The pair's TL Audio valve mixer, meanwhile, takes pride of place. "The TL Audio M4 is a great tracking desk, especially for drums, bass and electric guitar. It's got the punch and warmth we like to hear. Generally i wouldn't use it on acoustic guitars, as i prefer to use the Focusrite 428 or the Avalon for that.”

It has recently been joined by an SSL XLogic summing mixer. "We didn't have one during the Plan B recording sessions, but we implemented it into the studio while we were mixing some of the album. It's become a great summing desk, and a nice way to monitor and send pres like the Avalon 737 or the Germanium to Logic without adding the M4 colour. I don't like monitoring through Logic, so I try to avoid that. We now use the talkback off that rather than the Dangerous Music box.”

An SSL XRack also provides gating and compression "for the obvious things. Usually on the way in, we'll gate toms.”

The Sanctuary is a Pro Tools-free zone, running instead on a "rock solid” Apogee Symphony system. "I've never really seen the need for Pro Tools in here, although I would like to have it one day, because I like tracking with Tools more than I do with Logic. I like being creative with Logic, and actually Eric loves mixing in Cubase. But do you know what, I've got to say, Cubase sounds good. I'm convinced it actually sounds a bit smoother or warmer than Logic.”
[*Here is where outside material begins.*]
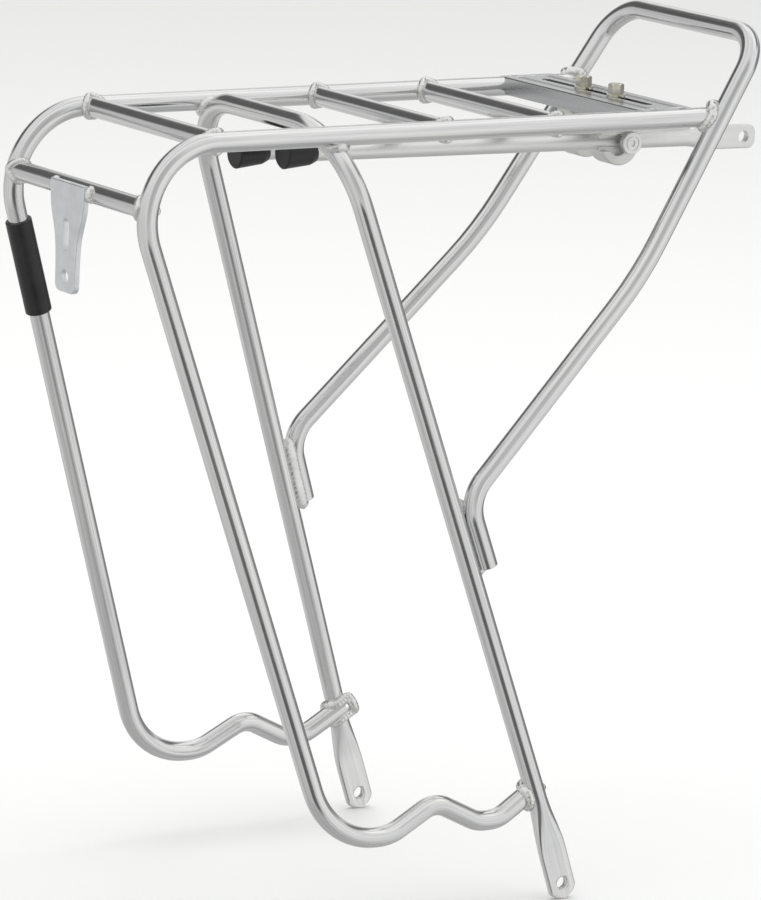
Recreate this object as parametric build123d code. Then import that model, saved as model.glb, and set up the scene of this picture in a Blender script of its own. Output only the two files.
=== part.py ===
from build123d import *
import math
import os

# Rear bicycle rack, millimetres. +X is forward, +Y is the bicycle's left, +Z is up.
# The origin lies midway between the two dropout holes.

# ---- driving dimensions -------------------------------------------------------
tube_od = 10.0
tube_wall = 2.0
deck_z = 376.7
deck_half_width = 62.4
bay_pitch = 65.0
rear_bar_x = -193.0
rear_bend_x = -246.4
rear_bend_radius = 37.5
rear_lean = 0.3241
hoop_floor_z = 34.0
hoop_end_x = -12.0
hoop_end_z = 50.6
hoop_end_inset = 2.72
lamp_bar_drop = 30.2

foot_half_spacing = 96.0
foot_tongue_width = 15.0
foot_tongue_thickness = 4.0
foot_hole_dia = 6.6
foot_tip_drop = 8.4
foot_flat_top_z = 20.0
leg_lean = 0.3412
arch_rise = 2.3
arch_shoulder_out = 8.04
arch_bend_radius = 42.0

loop_rise = 39.5
loop_corner_radius = 22.0
knee_x = 46.6
knee_out = 10.9
knee_drop = 76.5
knee_radius = 190.0
rail_end_x = 95.8
strut_out_at_rail = 3.9
stub_corner_z = 197.2
stub_end_z = 163.0
stub_bend_radius = 20.0
stub_seat = 0.1

plate_x = 65.5
plate_width = 32.0
plate_rise = 0.1
plate_height = 9.0
plate_wall = 3.0
slot_clearance = 0.3
slot_length = 96.0

stay_dia = 8.0
stay_drop = 17.6
stay_length = 279.7
stay_tab_width = 12.0
stay_tab_thickness = 4.0
stay_eye_dia = 6.2
stay_eye_from_end = 7.3
stay_bore_clearance = 0.08
cap_length = 18.4
cap_rear_wall = 3.4
cap_front_wall = 1.9
cap_end_wall = 2.0

clamp_radius = 11.5
clamp_thickness = 13.0
set_head_dia = 11.6
set_head_height = 3.3
set_bolt_x = 5.0
hex_flats = 7.0
hex_height = 5.4
washer_dia = 9.6
washer_height = 1.1
bolt_dia = 4.0
bolt_clearance = 0.06
plate_gap = 0.1

lamp_plate_thickness = 3.0
lamp_hole_dia = 7.0
lamp_slot_width = 5.6
lamp_slot_length = 15.6
sleeve_wall = 1.6
lamp_hole_drop = 42.1
lamp_slot_drop = 21.5
lamp_plate_top = 3.9
lamp_plate_tip_drop = 49.8
lamp_plate_tip_radius = 4.2
sleeve_top_drop = 55.7
sleeve_length_z = 47.0

# ---- worked out from them -------------------------------------------------------
r_out = tube_od / 2
r_in = tube_od / 2 - tube_wall
lamp_bar_z = deck_z - lamp_bar_drop
arch_top_z = deck_z + arch_rise
leg_splay = (foot_half_spacing - deck_half_width - arch_shoulder_out) / (
    arch_top_z - foot_flat_top_z
)
leg_half_at_hoop = foot_half_spacing - leg_splay * (hoop_end_z - foot_flat_top_z)
side_splay = (leg_half_at_hoop - hoop_end_inset - deck_half_width) / (deck_z - hoop_end_z)
loop_top_z = deck_z + loop_rise
knee = (knee_x, deck_half_width + knee_out, deck_z - knee_drop)
rail_crossing = (rail_end_x, deck_half_width + strut_out_at_rail)
plate_top_z = deck_z + r_out + plate_rise
slot_width = bolt_dia + 2 * slot_clearance
stay_z = deck_z - stay_drop
foot_round_z = hoop_end_z - 1.72 * r_out
sleeve_top_z = deck_z - sleeve_top_drop
sleeve_bottom_z = sleeve_top_z - sleeve_length_z
stay_bore_dia = stay_dia + 2 * stay_bore_clearance
cap_rear_dia = stay_dia + 2 * cap_rear_wall
cap_front_dia = stay_dia + 2 * cap_front_wall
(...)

David and Eric are also convinced of the benefits that balanced mains power brings to their studio. "We have a Westwick 4kVA balanced power transformer. We didn't want to believe it would make a difference, but we had it on demo for a few weeks, and when Robert from Westwick came to pick it up again, we wouldn't let him. The difference it made to our recordings was very noticeable, and we did blind tests on playing back certain material — it's like the difference between good converters and bad converters. The difference was evident in reverb tails and better imaging, and it also solved some noise issues we had with guitar amps.”